Vienna   - Proposals to connect several large EU immigration databases pose various risks for human rights, the bloc's Fundamental Rights Agency (FRA) warns. On Wednesday, the Vienna-based EU agency published a report on biometric data and their current and future use in EU data systems.

Personal data of immigrants

Currently, three databases are used to process asylum claims, visa applications, as well as police and border checks. The EU is currently mulling a plan to link these existing databases, as well as future ones that are supposed to identify travellers who overstay their visas or who pose risks to the public.
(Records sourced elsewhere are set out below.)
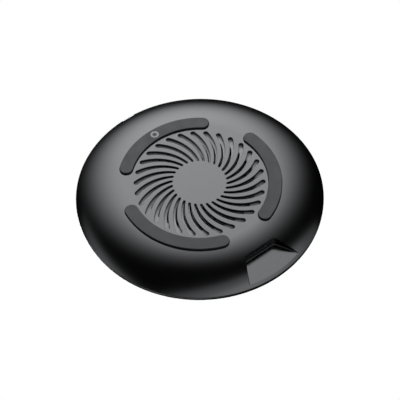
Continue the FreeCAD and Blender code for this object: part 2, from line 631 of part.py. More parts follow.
# ---- fan ---------------------------------------------------------------------------------
def fan_frame():
    """The slitted guard, its ring, three pillars with ears, and the arms that hold the base."""
    slit = prism(sliver(SLIT_R, SLIT_DEG, SLIT_W), FLOOR_Z - BEYOND, FLOOR_Z + BEYOND)
    slits = [turned(slit, k * 360 / SLOTS) for k in range(SLOTS)]
    guard = ring(GUARD_R, FLOOR_Z, FLOOR_Z + GUARD_T).cut(slits)
    pieces = [guard, ring(FAN_RING_R, FLOOR_Z, FLOOR_Z + FAN_RING_T)]
    pieces += [disc(BASE_R, BASE_Z, FAN_TOP), disc(TUBE_R, TUBE_Z, BASE_Z)]
    for deg, at in zip(FEET.values(), FAN_SCREWS_AT):
        ear = block((PILLAR_R[1] - WALL, FOOT_MID_R), (-EAR_R, EAR_R), (EAR_Z, EAR_Z + EAR_T))
        pillar = block(PILLAR_R, (-PILLAR_HALF_W, PILLAR_HALF_W), (FLOOR_Z, FAN_TOP))
        arm = block((TUBE_R, PILLAR_R[1]), (-ARM_HALF_W, ARM_HALF_W), (BASE_Z, FAN_TOP))
        pieces += [turned(piece, deg) for piece in (ear, pillar, arm)]
        pieces.append(disc(EAR_R, EAR_Z, EAR_Z + EAR_T, at))
    tools = [hole(BEARING_R, BASE_Z)] + [hole(EAR_HOLE_R, FAN_TOP, at) for at in FAN_SCREWS_AT]
    return merged(pieces).cut(tools)


def fan_screws():
    top, tip = EAR_Z + EAR_T, FLOOR_Z - FAN_SCREW_BITE
    return group(screw(at, top, tip, FAN_HEAD_R, FAN_HEAD_H, FAN_SCREW_R) for at in FAN_SCREWS_AT)


def fan_impeller():
    cup = disc(HUB_R, HUB_Z, HUB_Z + HUB_H).cut(
        [disc(YOKE_R, CUP_Z, CUP_Z + BEYOND), hole(SHAFT_R, CUP_Z + BEYOND)]
    )
    blade = prism(sliver(BLADE_R, BLADE_DEG, BLADE_W), HUB_Z + BLADE_LOW, HUB_Z + BLADE_HIGH)
    return merged([cup] + [turned(blade, k * 360 / BLADES) for k in range(BLADES)])


def fan_yoke():
    return ring((YOKE_R - YOKE_T, YOKE_R), CUP_Z, CUP_TOP_Z)


def fan_magnet():
    outer = YOKE_R - YOKE_T
    return ring((outer - MAGNET_T, outer), CUP_Z + MAGNET_LIFT, CUP_TOP_Z)


def fan_shaft():
    return disc(SHAFT_R, HUB_Z, SHAFT_TOP_Z)


def fan_clip():
    """The snap washer that keeps the shaft in its bearing, slit on one side."""
    slit = block((0, CLIP_R + BEYOND), (-CLIP_SLIT / 2, CLIP_SLIT / 2), (CLIP_Z, CLIP_Z + CLIP_T))
    return ring((SHAFT_R, CLIP_R), CLIP_Z, CLIP_Z + CLIP_T).cut(slit)


def fan_bearing():
    return ring((SHAFT_R + BEARING_CLEAR, BEARING_R), TUBE_Z, CLIP_Z - RUN_GAP)


def fan_stator():
    """The laminated core: a ring with teeth that end in curved shoes."""
    top = CORE_Z + CORE_T
    far = SHOE_R[1] + BEYOND
    wedge = chain([Vector(), polar(far, -SHOE_HALF_DEG), polar(far, SHOE_HALF_DEG), Vector()])
    shoe = ring(SHOE_R, CORE_Z, top).common(prism(wedge, CORE_Z, top))
    middle_r = (TUBE_R + CORE_R) / 2
    bar = block((middle_r, sum(SHOE_R) / 2), (-TOOTH_HALF_W, TOOTH_HALF_W), (CORE_Z, top))
    tooth = merged([bar, shoe])
    core = ring((TUBE_R, CORE_R), CORE_Z, top)
    return merged([core] + [turned(tooth, k * 360 / POLES) for k in range(POLES)])


def fan_windings():
    """A bobbin of copper round each tooth."""
    low, high = CORE_Z - WINDING_OVER, CORE_Z + CORE_T + WINDING_OVER
    bobbin = block(WINDING_R, (-WINDING_HALF_W, WINDING_HALF_W), (low, high))
    along = [e for e in bobbin.Edges if e.BoundBox.XLength > WINDING_ROUND]
    along = [e for e in along if e.BoundBox.YLength + e.BoundBox.ZLength < WINDING_ROUND]
    tooth = block((0, SHOE_R[1]), (-TOOTH_HALF_W, TOOTH_HALF_W), (CORE_Z, CORE_Z + CORE_T))
    bobbin = bobbin.makeFillet(WINDING_ROUND, along).cut(tooth)
    return group(turned(bobbin, k * 360 / POLES) for k in range(POLES))


def fan_board():
    return ring(FAN_BOARD_R, BASE_Z - FAN_BOARD_T, BASE_Z)


def fan_leads():
    """Two leads, from the motor's base out over the frame and down to the plug under the board."""
    start, dip, level = LEAD_RUN_R
    end = PLUG_MID_R - PLUG_W / 2
    route = [(start, LEAD_TOP_Z), (dip, LEAD_TOP_Z), (level, LEAD_LOW_Z), (end, LEAD_LOW_Z)]
    return lead_pair(route, LEAD_SPREAD, LEAD_R, LEAD_BEND, PLUG_DEG)


# ---- everything --------------------------------------------------------------------------
SUB_PARTS = (
    lower_shell, foot_tapes, housing_screws, light_guide,
    upper_frame, top_panel, panel_tape, grip_ring,
    ferrite_sheet, coil_tape, charging_coil, coil_leads, thermistor, thermistor_leads,
    main_board, board_screws, port_shell, port_tongue, port_contacts, status_lamps,
    fan_socket, fan_plug, fan_frame, fan_screws, fan_impeller, fan_yoke, fan_magnet,
    fan_shaft, fan_clip, fan_bearing, fan_stator, fan_windings, fan_board, fan_leads,
)


def main():
    os.makedirs("parts", exist_ok=True)
    shapes = {make.__name__: make() for make in SUB_PARTS}
    shapes.update({name: foot(deg) for name, deg in FEET.items()})
    shapes.update({name: components(size, True) for name, size in COMPONENTS_ON_TOP.items()})
    shapes.update({name: components(size, False) for name, size in COMPONENTS_BELOW.items()})
    for name, shape in shapes.items():
        print(f"{name}: {len(shape.Solids)} solids, {shape.Volume:.2f} mm3, valid {shape.isValid()}")
        shape.exportStep(f"parts/{name}.step")


main()
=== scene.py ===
import bmesh
import bpy
import json
import math

from mathutils import Matrix, Vector

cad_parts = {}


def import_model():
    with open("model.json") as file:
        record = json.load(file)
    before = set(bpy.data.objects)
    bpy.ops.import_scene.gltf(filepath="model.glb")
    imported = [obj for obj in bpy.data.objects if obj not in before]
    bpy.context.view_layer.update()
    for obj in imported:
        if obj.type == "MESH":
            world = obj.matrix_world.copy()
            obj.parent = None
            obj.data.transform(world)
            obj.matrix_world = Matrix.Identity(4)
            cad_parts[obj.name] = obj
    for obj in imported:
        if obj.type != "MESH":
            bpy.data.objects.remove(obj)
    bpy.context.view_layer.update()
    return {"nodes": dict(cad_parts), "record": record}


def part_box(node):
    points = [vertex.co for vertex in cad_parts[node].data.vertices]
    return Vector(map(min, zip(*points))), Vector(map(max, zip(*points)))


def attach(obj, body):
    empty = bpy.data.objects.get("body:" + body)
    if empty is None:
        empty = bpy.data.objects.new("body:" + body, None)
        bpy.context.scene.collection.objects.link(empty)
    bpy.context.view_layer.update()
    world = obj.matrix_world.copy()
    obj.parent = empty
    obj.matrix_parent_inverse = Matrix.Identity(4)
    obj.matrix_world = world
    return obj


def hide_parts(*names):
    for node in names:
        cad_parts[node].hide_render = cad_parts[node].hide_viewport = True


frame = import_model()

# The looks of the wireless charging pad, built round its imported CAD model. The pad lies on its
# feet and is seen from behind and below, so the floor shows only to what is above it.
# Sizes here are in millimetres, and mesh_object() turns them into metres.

MM = 0.001
X, Z = 0, 2


# ---- sizes, from the frame where it has them, otherwise as in part.py ---------------------
def low(node, axis):
    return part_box(node)[0][axis] / MM


def high(node, axis):
    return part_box(node)[1][axis] / MM


# the shell: a flat middle, and a side that is an arc in section, up to an upright lip
PAD_R = high("upper_frame", X)
SHELL_R, LIP_Z = high("lower_shell", X), high("lower_shell", Z)
UNDERSIDE_Z = low("lower_shell", Z)
INSIDE_Z = low("fan_frame", Z)     # the fan's frame stands on the shell's bottom wall
WALL = INSIDE_Z - UNDERSIDE_Z
LIP = 0.1
FLAT_R = 29.2
CURVE_RISE = LIP_Z - LIP - UNDERSIDE_Z
CURVE_R = ((SHELL_R - FLAT_R) ** 2 + CURVE_RISE**2) / (2 * CURVE_RISE)
CURVE_Z = UNDERSIDE_Z + CURVE_R

# a slot's middle line and width, at its inner end, middle and outer end
SLOTS = 30
SLOT_R = (11.25, 18.36, 25.35)
SLOT_DEG = (27.97, 14.97, 1.14)
SLOT_W = (1.05, 1.54, 2.02)
SLOT_ROUND = 0.05

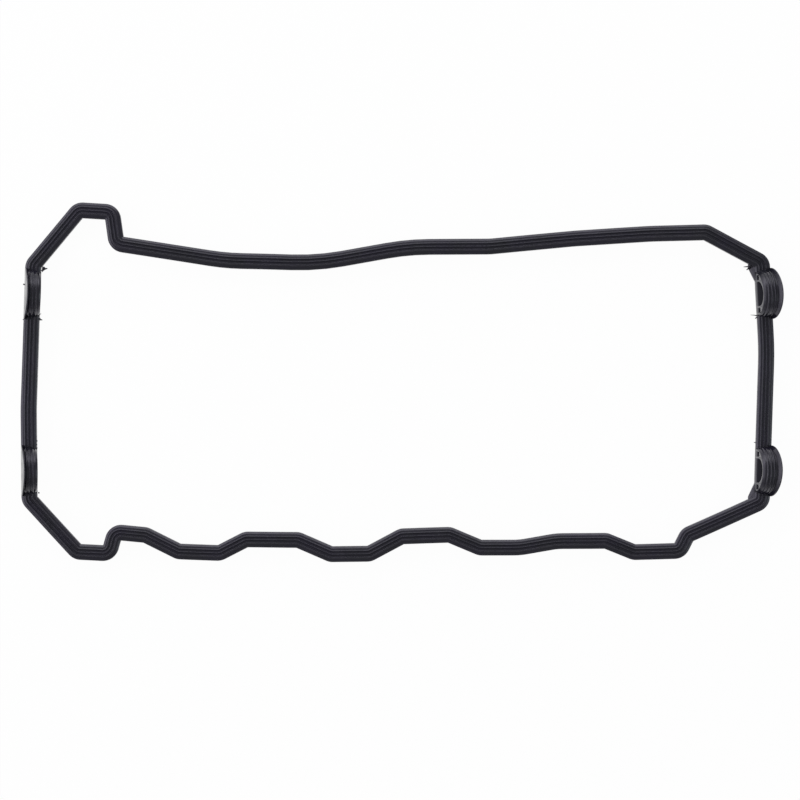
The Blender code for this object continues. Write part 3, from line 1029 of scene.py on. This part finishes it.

The gains and risks of this plan

"There are fundamental rights gains, but also big risks" associated with the European Commission's plan, said Ann-Charlotte Nygard, who manages FRA's work on migration. On the positive side, connecting the various data sets would make it easier to find missing migrant children and to fight criminals who exploit them. However, the FRA's rights experts warned that interconnecting these databases make them more attractive targets for foreign government hackers and cybercriminals.

Link databases

Even today, EU data on asylum seekers are "particularly attractive for hacking by oppressive regimes," the rights watchdog said. Linking migration databases can also make it more difficult for migrants to get personal entries removed or corrected, and it increases the risk that law enforcement officers access data that they are not supposed to use, according to the FRA.